Lest anyone be confused, Google is hell-bent on wedging its way into the enterprise software conversation of the future, devoting much of its first Google I/O keynote to businesses.

Google Kevin Gibbs
Google's Kevin Gibbs makes his pitch for business application developers at Google I/O in San Francisco.
James Martin/CNET

SAN FRANCISCO--Google's pitch for the enterprise continued Wednesday at Google I/O, as the search giant attempted to make the case that businesses should be considering Web-based technologies for their own applications--not just Google's.

Day One of the Google I/O show was a disappointment to anyone looking for news about Google's Android mobile operating system or reported "Google TV" platform. But those who were in San Francisco's Moscone Center for more information about how they can incorporate HTML5 technologies into their own application-development practices got an earful.

"The Web is ready for enterprise-class Web development," said Vic Gundotra, vice president for engineering at Google, in a press conference following the introductory keynote. With the announcement of services such as Google App Engine for Business--which lets large businesses take advantage of Google's application-hosting infrastructure--Google is extending its outreach to the business community as their next big partner.

The push unites two big strategies at Google: the evangelization of the Web--rather than an operating system--as a software development platform, and a corresponding pushto get businesses onto the Web. Both fit into Google's model of getting as many people possible on the Web rather than on closed networks within corporations, and raise the possibility that Google could sell extra services and support around those ideas to develop the long-sought revenue stream outside of search advertising.

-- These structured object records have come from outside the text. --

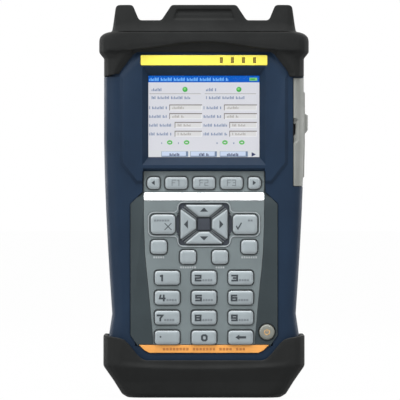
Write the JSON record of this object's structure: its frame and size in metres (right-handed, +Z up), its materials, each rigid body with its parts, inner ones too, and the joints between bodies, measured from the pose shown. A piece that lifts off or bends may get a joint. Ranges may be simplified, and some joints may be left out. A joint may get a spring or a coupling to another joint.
{
  "type": "handheld network tester",
  "caption": "Handheld network tester with a colour display, keypad, rubber end boots, test ports in the top, a hinged side door and a tilt stand.",
  "frame": {"origin": "centre of the box round the tester, on the surface that the bottom boot stands on", "axes": "+Z up the tester towards its ports, +X to the right as seen from the front, the display faces -Y"},
  "size_m": [0.1314, 0.06, 0.246],
  "materials": {
    "case_blue": "fine textured dark blue moulded plastic",
    "boot_rubber": "matt black moulded rubber",
    "yellow_plastic": "satin yellow plastic",
    "orange_plastic": "satin orange plastic",
    "light_grey_plastic": "satin light grey plastic",
    "dark_grey_plastic": "satin dark grey plastic",
    "door_grey_plastic": "satin warm grey plastic",
    "black_plastic": "satin black plastic",
    "key_grey": "satin pale grey keys",
    "power_grey": "satin grey button",
    "silver_trim": "satin silver",
    "window": "clear polished window",
    "clear_plastic": "clear light pipe",
    "screen": "lit colour display",
    "silicone": "grey silicone rubber",
    "board_green": "green circuit board",
    "steel": "bright zinc-plated steel"
  },
  "bodies": {
    "case": {"front_cover": "case_blue", "rear_cover": "case_blue", "top_boot": "boot_rubber", "bottom_boot": "boot_rubber", "indicator_strip": "yellow_plastic", "light_pipe": "clear_plastic", "display_window": "window", "lcd_module": "screen", "keypad_surround": "dark_grey_plastic", "keypad_plate": "light_grey_plastic", "silver_trim": "silver_trim", "accent_strip": "orange_plastic", "dpad_frame": "dark_grey_plastic", "key_mat": "silicone", "main_board": "board_green", "battery_pack": "black_plastic", "battery_cover": "case_blue", "battery_screw": "steel", "port_panel": "black_plastic", "test_jacks": "black_plastic", "optic_cage": "steel", "side_bay": "black_plastic", "usb_socket": "steel", "dc_jack": "black_plastic", "door_pin": "steel", "case_screw_1": "steel", "case_screw_2": "steel", "case_screw_3": "steel", "case_screw_4": "steel"},
    "side_door": {"side_door": "door_grey_plastic"},
    "door_latch": {"door_latch": "door_grey_plastic"},
    "kickstand": {"kickstand": "black_plastic"},
    "key_page_left": {"key_page_left": "key_grey"},
    "key_f1": {"key_f1": "key_grey"},
    "key_f2": {"key_f2": "key_grey"},
    "key_f3": {"key_f3": "key_grey"},
    "key_page_right": {"key_page_right": "key_grey"},
    "key_up": {"key_up": "key_grey"},
    "key_down": {"key_down": "key_grey"},
    "key_left": {"key_left": "key_grey"},
    "key_right": {"key_right": "key_grey"},
    "key_cancel": {"key_cancel": "key_grey"},
    "key_ok": {"key_ok": "key_grey"},
    "key_aux_1": {"key_aux_1": "key_grey"},
    "key_aux_2": {"key_aux_2": "key_grey"},
    "key_aux_3": {"key_aux_3": "key_grey"},
    "key_aux_4": {"key_aux_4": "key_grey"},
    "key_1": {"key_1": "key_grey"},
    "key_2": {"key_2": "key_grey"},
    "key_3": {"key_3": "key_grey"},
    "key_4": {"key_4": "key_grey"},
    "key_5": {"key_5": "key_grey"},
    "key_6": {"key_6": "key_grey"},
    "key_7": {"key_7": "key_grey"},
    "key_8": {"key_8": "key_grey"},
    "key_9": {"key_9": "key_grey"},
    "key_dot": {"key_dot": "key_grey"},
    "key_0": {"key_0": "key_grey"},
    "key_back": {"key_back": "key_grey"},
    "power_button": {"power_button": "power_grey"}
  },
  "joints": [
    {"name": "door_hinge", "type": "hinge", "parent": "case", "child": "side_door", "pos_m": [0.0604, 0.008, 0.1665], "axis": [0, 0, 1], "range_deg": [0, 100]},
    {"name": "latch_slide", "type": "slide", "parent": "side_door", "child": "door_latch", "axis": [0, 0, 1], "range_m": [0, 0.004]},
    {"name": "stand_hinge", "type": "hinge", "parent": "case", "child": "kickstand", "pos_m": [0, 0.0218, 0.19], "axis": [1, 0, 0], "range_deg": [0, 70]},
    {"name": "press_page_left", "type": "slide", "parent": "case", "child": "key_page_left", "axis": [0, 1, 0], "range_m": [0, 0.001], "stiffness_N_per_m": 400},
    {"name": "press_f1", "type": "slide", "parent": "case", "child": "key_f1", "axis": [0, 1, 0], "range_m": [0, 0.001], "stiffness_N_per_m": 400},
    {"name": "press_f2", "type": "slide", "parent": "case", "child": "key_f2", "axis": [0, 1, 0], "range_m": [0, 0.001], "stiffness_N_per_m": 400},
    {"name": "press_f3", "type": "slide", "parent": "case", "child": "key_f3", "axis": [0, 1, 0], "range_m": [0, 0.001], "stiffness_N_per_m": 400},
    {"name": "press_page_right", "type": "slide", "parent": "case", "child": "key_page_right", "axis": [0, 1, 0], "range_m": [0, 0.001], "stiffness_N_per_m": 400},
    {"name": "press_up", "type": "slide", "parent": "case", "child": "key_up", "axis": [0, 1, 0], "range_m": [0, 0.001], "stiffness_N_per_m": 400},
    {"name": "press_down", "type": "slide", "parent": "case", "child": "key_down", "axis": [0, 1, 0], "range_m": [0, 0.001], "stiffness_N_per_m": 400},
    {"name": "press_left", "type": "slide", "parent": "case", "child": "key_left", "axis": [0, 1, 0], "range_m": [0, 0.001], "stiffness_N_per_m": 400},
    {"name": "press_right", "type": "slide", "parent": "case", "child": "key_right", "axis": [0, 1, 0], "range_m": [0, 0.001], "stiffness_N_per_m": 400},
    {"name": "press_cancel", "type": "slide", "parent": "case", "child": "key_cancel", "axis": [0, 1, 0], "range_m": [0, 0.001], "stiffness_N_per_m": 400},
    {"name": "press_ok", "type": "slide", "parent": "case", "child": "key_ok", "axis": [0, 1, 0], "range_m": [0, 0.001], "stiffness_N_per_m": 400},
    {"name": "press_aux_1", "type": "slide", "parent": "case", "child": "key_aux_1", "axis": [0, 1, 0], "range_m": [0, 0.001], "stiffness_N_per_m": 400},
    {"name": "press_aux_2", "type": "slide", "parent": "case", "child": "key_aux_2", "axis": [0, 1, 0], "range_m": [0, 0.001], "stiffness_N_per_m": 400},
    {"name": "press_aux_3", "type": "slide", "parent": "case", "child": "key_aux_3", "axis": [0, 1, 0], "range_m": [0, 0.001], "stiffness_N_per_m": 400},
    {"name": "press_aux_4", "type": "slide", "parent": "case", "child": "key_aux_4", "axis": [0, 1, 0], "range_m": [0, 0.001], "stiffness_N_per_m": 400},
    {"name": "press_1", "type": "slide", "parent": "case", "child": "key_1", "axis": [0, 1, 0], "range_m": [0, 0.001], "stiffness_N_per_m": 400},
    {"name": "press_2", "type": "slide", "parent": "case", "child": "key_2", "axis": [0, 1, 0], "range_m": [0, 0.001], "stiffness_N_per_m": 400},
    {"name": "press_3", "type": "slide", "parent": "case", "child": "key_3", "axis": [0, 1, 0], "range_m": [0, 0.001], "stiffness_N_per_m": 400},
    {"name": "press_4", "type": "slide", "parent": "case", "child": "key_4", "axis": [0, 1, 0], "range_m": [0, 0.001], "stiffness_N_per_m": 400},
    {"name": "press_5", "type": "slide", "parent": "case", "child": "key_5", "axis": [0, 1, 0], "range_m": [0, 0.001], "stiffness_N_per_m": 400},
    {"name": "press_6", "type": "slide", "parent": "case", "child": "key_6", "axis": [0, 1, 0], "range_m": [0, 0.001], "stiffness_N_per_m": 400},
    {"name": "press_7", "type": "slide", "parent": "case", "child": "key_7", "axis": [0, 1, 0], "range_m": [0, 0.001], "stiffness_N_per_m": 400},
    {"name": "press_8", "type": "slide", "parent": "case", "child": "key_8", "axis": [0, 1, 0], "range_m": [0, 0.001], "stiffness_N_per_m": 400},
    {"name": "press_9", "type": "slide", "parent": "case", "child": "key_9", "axis": [0, 1, 0], "range_m": [0, 0.001], "stiffness_N_per_m": 400},
    {"name": "press_dot", "type": "slide", "parent": "case", "child": "key_dot", "axis": [0, 1, 0], "range_m": [0, 0.001], "stiffness_N_per_m": 400},
    {"name": "press_0", "type": "slide", "parent": "case", "child": "key_0", "axis": [0, 1, 0], "range_m": [0, 0.001], "stiffness_N_per_m": 400},
    {"name": "press_back", "type": "slide", "parent": "case", "child": "key_back", "axis": [0, 1, 0], "range_m": [0, 0.001], "stiffness_N_per_m": 400},
    {"name": "press_power", "type": "slide", "parent": "case", "child": "power_button", "axis": [0, 1, 0], "range_m": [0, 0.001], "stiffness_N_per_m": 400}
  ]
}
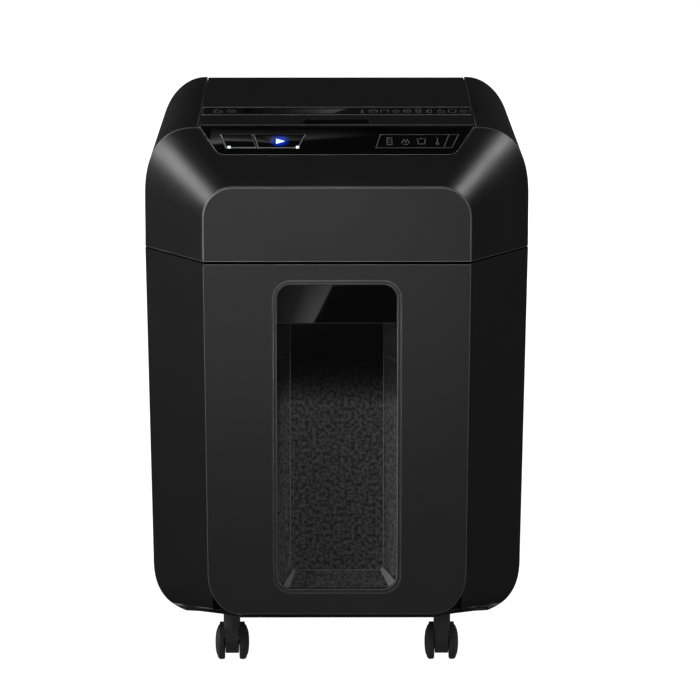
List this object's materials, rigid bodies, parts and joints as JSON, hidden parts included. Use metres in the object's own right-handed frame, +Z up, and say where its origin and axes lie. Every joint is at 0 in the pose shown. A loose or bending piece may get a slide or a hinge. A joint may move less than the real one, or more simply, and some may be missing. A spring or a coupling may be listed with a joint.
{
  "type": "paper shredder",
  "caption": "Auto-feed paper shredder on twin-wheel casters, with a rear-hinged lid over the sheet tray, a hand-feed slot, meshing cutters and a windowed pull-out bin.",
  "frame": {"origin": "on the floor under the middle of the machine, at the centre of its width and depth", "axes": "+Z up, +Y towards the rear, so the front faces -Y; +X towards the right hand of someone who faces the front"},
  "size_m": [0.364, 0.416, 0.515],
  "materials": {
    "charcoal_satin": "satin charcoal front panels",
    "black_plastic": "fine-textured black housing plastic",
    "gloss_black": "polished black",
    "smoked_window": "smoked transparent plastic",
    "arrow_light": "lit light guide",
    "inner_plastic": "plain dark grey moulding",
    "zinc_steel": "zinc-plated and turned steel",
    "cutter_steel": "hardened, oiled steel",
    "nylon": "natural nylon",
    "feed_rubber": "matt rubber",
    "circuit_board": "green lacquered board",
    "caster_nylon": "semi-matt black nylon"
  },
  "bodies": {
    "cabinet": {"left_side_panel": "black_plastic", "right_side_panel": "black_plastic", "rear_panel": "black_plastic", "base_pan": "black_plastic", "head_chassis": "inner_plastic", "front_bezel": "black_plastic", "left_shoulder": "black_plastic", "right_shoulder": "black_plastic", "rear_cover": "black_plastic", "head_front_panel": "charcoal_satin", "control_panel": "gloss_black", "indicator_lens": "smoked_window", "control_board": "circuit_board", "cord_gland": "feed_rubber", "feed_tray": "black_plastic", "throat_guide": "inner_plastic", "left_side_plate": "zinc_steel", "right_side_plate": "zinc_steel", "front_stripper_comb": "inner_plastic", "rear_stripper_comb": "inner_plastic", "drive_motor": "zinc_steel", "lid_hinge_pin_left": "zinc_steel", "lid_hinge_pin_right": "zinc_steel"},
    "bin": {"bin_front_panel": "charcoal_satin", "window_trim_ring": "charcoal_satin", "window_pane": "smoked_window", "handle_panel": "gloss_black", "bin_tub": "inner_plastic"},
    "lid": {"lid": "black_plastic", "lid_gloss_strip": "gloss_black", "pressure_leaf_spring": "zinc_steel"},
    "pressure_plate": {"pressure_plate": "inner_plastic"},
    "power_button": {"power_button": "gloss_black"},
    "forward_button": {"forward_button": "gloss_black", "arrow_light_guide": "arrow_light"},
    "rear_rocker": {"rear_power_rocker": "gloss_black"},
    "rear_cutters": {"rear_cutter_shaft": "zinc_steel", "rear_cutter_discs": "cutter_steel", "rear_cutter_gear": "zinc_steel"},
    "front_cutters": {"front_cutter_shaft": "zinc_steel", "front_cutter_discs": "cutter_steel", "front_cutter_gear": "zinc_steel"},
    "feed_rollers": {"feed_shaft": "zinc_steel", "feed_gear": "nylon", "feed_roller_left": "feed_rubber", "feed_roller_right": "feed_rubber"},
    "reduction": {"reduction_gear": "nylon"},
    "pinion": {"motor_pinion": "zinc_steel"},
    "caster_front_left": {"caster_front_left_housing": "caster_nylon"},
    "caster_front_left_left_wheel": {"caster_front_left_wheel_left": "caster_nylon"},
    "caster_front_left_right_wheel": {"caster_front_left_wheel_right": "caster_nylon"},
    "caster_front_right": {"caster_front_right_housing": "caster_nylon"},
    "caster_front_right_left_wheel": {"caster_front_right_wheel_left": "caster_nylon"},
    "caster_front_right_right_wheel": {"caster_front_right_wheel_right": "caster_nylon"},
    "caster_rear_left": {"caster_rear_left_housing": "caster_nylon"},
    "caster_rear_left_left_wheel": {"caster_rear_left_wheel_left": "caster_nylon"},
    "caster_rear_left_right_wheel": {"caster_rear_left_wheel_right": "caster_nylon"},
    "caster_rear_right": {"caster_rear_right_housing": "caster_nylon"},
    "caster_rear_right_left_wheel": {"caster_rear_right_wheel_left": "caster_nylon"},
    "caster_rear_right_right_wheel": {"caster_rear_right_wheel_right": "caster_nylon"}
  },
  "joints": [
    {"name": "bin_slide", "type": "slide", "parent": "cabinet", "child": "bin", "axis": [0, -1, 0], "range_m": [0, 0.3]},
    {"name": "lid_hinge", "type": "hinge", "parent": "cabinet", "child": "lid", "pos_m": [0, 0.195, 0.505], "axis": [-1, 0, 0], "range_deg": [0, 80]},
    {"name": "pressure_plate_lift", "type": "slide", "parent": "lid", "child": "pressure_plate", "axis": [0, 0, 1], "range_m": [0, 0.008], "stiffness_N_per_m": 60, "springref_m": -0.01, "deforming": ["pressure_leaf_spring"]},
    {"name": "power_button_press", "type": "slide", "parent": "cabinet", "child": "power_button", "axis": [0, 0.4707, -0.8823], "range_m": [0, 0.001], "stiffness_N_per_m": 500, "springref_m": -0.0005},
    {"name": "forward_button_press", "type": "slide", "parent": "cabinet", "child": "forward_button", "axis": [0, 0.4707, -0.8823], "range_m": [0, 0.001], "stiffness_N_per_m": 500, "springref_m": -0.0005},
    {"name": "rear_rocker_tilt", "type": "hinge", "parent": "cabinet", "child": "rear_rocker", "pos_m": [-0.12, 0.203, 0.452], "axis": [1, 0, 0], "range_deg": [0, 14]},
    {"name": "rear_cutters_spin", "type": "hinge", "parent": "cabinet", "child": "rear_cutters", "pos_m": [0, -0.09, 0.432], "axis": [1, 0, 0], "continuous": true},
    {"name": "front_cutters_spin", "type": "hinge", "parent": "cabinet", "child": "front_cutters", "pos_m": [0, -0.123, 0.432], "axis": [1, 0, 0], "continuous": true},
    {"name": "feed_rollers_spin", "type": "hinge", "parent": "cabinet", "child": "feed_rollers", "pos_m": [0, -0.07601, 0.47001], "axis": [1, 0, 0], "continuous": true},
    {"name": "reduction_spin", "type": "hinge", "parent": "cabinet", "child": "reduction", "pos_m": [0, -0.0615, 0.432], "axis": [1, 0, 0], "continuous": true},
    {"name": "pinion_spin", "type": "hinge", "parent": "cabinet", "child": "pinion", "pos_m": [0, -0.0225, 0.432], "axis": [1, 0, 0], "continuous": true},
    {"name": "caster_front_left_swivel", "type": "hinge", "parent": "cabinet", "child": "caster_front_left", "pos_m": [-0.1005, -0.172, 0.045], "axis": [0, 0, 1], "continuous": true},
    {"name": "caster_front_left_left_roll", "type": "hinge", "parent": "caster_front_left", "child": "caster_front_left_left_wheel", "pos_m": [-0.1117, -0.16, 0.017], "axis": [1, 0, 0], "continuous": true},
    {"name": "caster_front_left_right_roll", "type": "hinge", "parent": "caster_front_left", "child": "caster_front_left_right_wheel", "pos_m": [-0.0893, -0.16, 0.017], "axis": [1, 0, 0], "continuous": true},
    {"name": "caster_front_right_swivel", "type": "hinge", "parent": "cabinet", "child": "caster_front_right", "pos_m": [0.1005, -0.172, 0.045], "axis": [0, 0, 1], "continuous": true},
    {"name": "caster_front_right_left_roll", "type": "hinge", "parent": "caster_front_right", "child": "caster_front_right_left_wheel", "pos_m": [0.0893, -0.16, 0.017], "axis": [1, 0, 0], "continuous": true},
    {"name": "caster_front_right_right_roll", "type": "hinge", "parent": "caster_front_right", "child": "caster_front_right_right_wheel", "pos_m": [0.1117, -0.16, 0.017], "axis": [1, 0, 0], "continuous": true},
    {"name": "caster_rear_left_swivel", "type": "hinge", "parent": "cabinet", "child": "caster_rear_left", "pos_m": [-0.109, 0.15, 0.045], "axis": [0, 0, 1], "continuous": true},
    {"name": "caster_rear_left_left_roll", "type": "hinge", "parent": "caster_rear_left", "child": "caster_rear_left_left_wheel", "pos_m": [-0.1202, 0.162, 0.017], "axis": [1, 0, 0], "continuous": true},
    {"name": "caster_rear_left_right_roll", "type": "hinge", "parent": "caster_rear_left", "child": "caster_rear_left_right_wheel", "pos_m": [-0.0978, 0.162, 0.017], "axis": [1, 0, 0], "continuous": true},
    {"name": "caster_rear_right_swivel", "type": "hinge", "parent": "cabinet", "child": "caster_rear_right", "pos_m": [0.109, 0.15, 0.045], "axis": [0, 0, 1], "continuous": true},
    {"name": "caster_rear_right_left_roll", "type": "hinge", "parent": "caster_rear_right", "child": "caster_rear_right_left_wheel", "pos_m": [0.0978, 0.162, 0.017], "axis": [1, 0, 0], "continuous": true},
    {"name": "caster_rear_right_right_roll", "type": "hinge", "parent": "caster_rear_right", "child": "caster_rear_right_right_wheel", "pos_m": [0.1202, 0.162, 0.017], "axis": [1, 0, 0], "continuous": true}
  ],
  "couplings": [
    {"joint": "front_cutters_spin", "follows": "rear_cutters_spin", "ratio": -1},
    {"joint": "feed_rollers_spin", "follows": "rear_cutters_spin", "ratio": -0.6875},
    {"joint": "reduction_spin", "follows": "rear_cutters_spin", "ratio": -1.375},
    {"joint": "pinion_spin", "follows": "rear_cutters_spin", "ratio": 4.5833}
  ]
}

Google is making some progress on getting businesses to think about cloud computing, but it has had less success getting companies to outsource their application hosting to Google. With that in mind, it made several changes designed to woo those companies, said Kevin Gibbs, technical lead at Google on the Google App Engine team.

First and foremost, Google made the pricing simpler: it will cost businesses $8 per user per month to store their application on Google App Engine, with a maximum of $1,000 per application. Google will also support SQL databases--which drew a cheer from the crowd--and better management features.

Amazon is the company most application developers think of when they want to employ this kind of service. Google thinks a partnership with VMware gives it an edge, allowing Google App Engine customers to use VMware's virtualization technology to deploy their application in a number of different forums, rather than just within Google's services.

Will it attract more business customers? Developers interviewed over lunch seemed mixed on the idea, as many are still wrapping their heads around the concept of trusting application hosting to a third party, and some companies, such as defense industry contractors, laugh at the notion.

However, despite all the clamor for consumer-friendly technologies such as Android, Google TV, or Chrome OS, Google's decision to devote nearly an entire morning to enterprise Web development is another sign that it wants to be considered as an enterprise services player.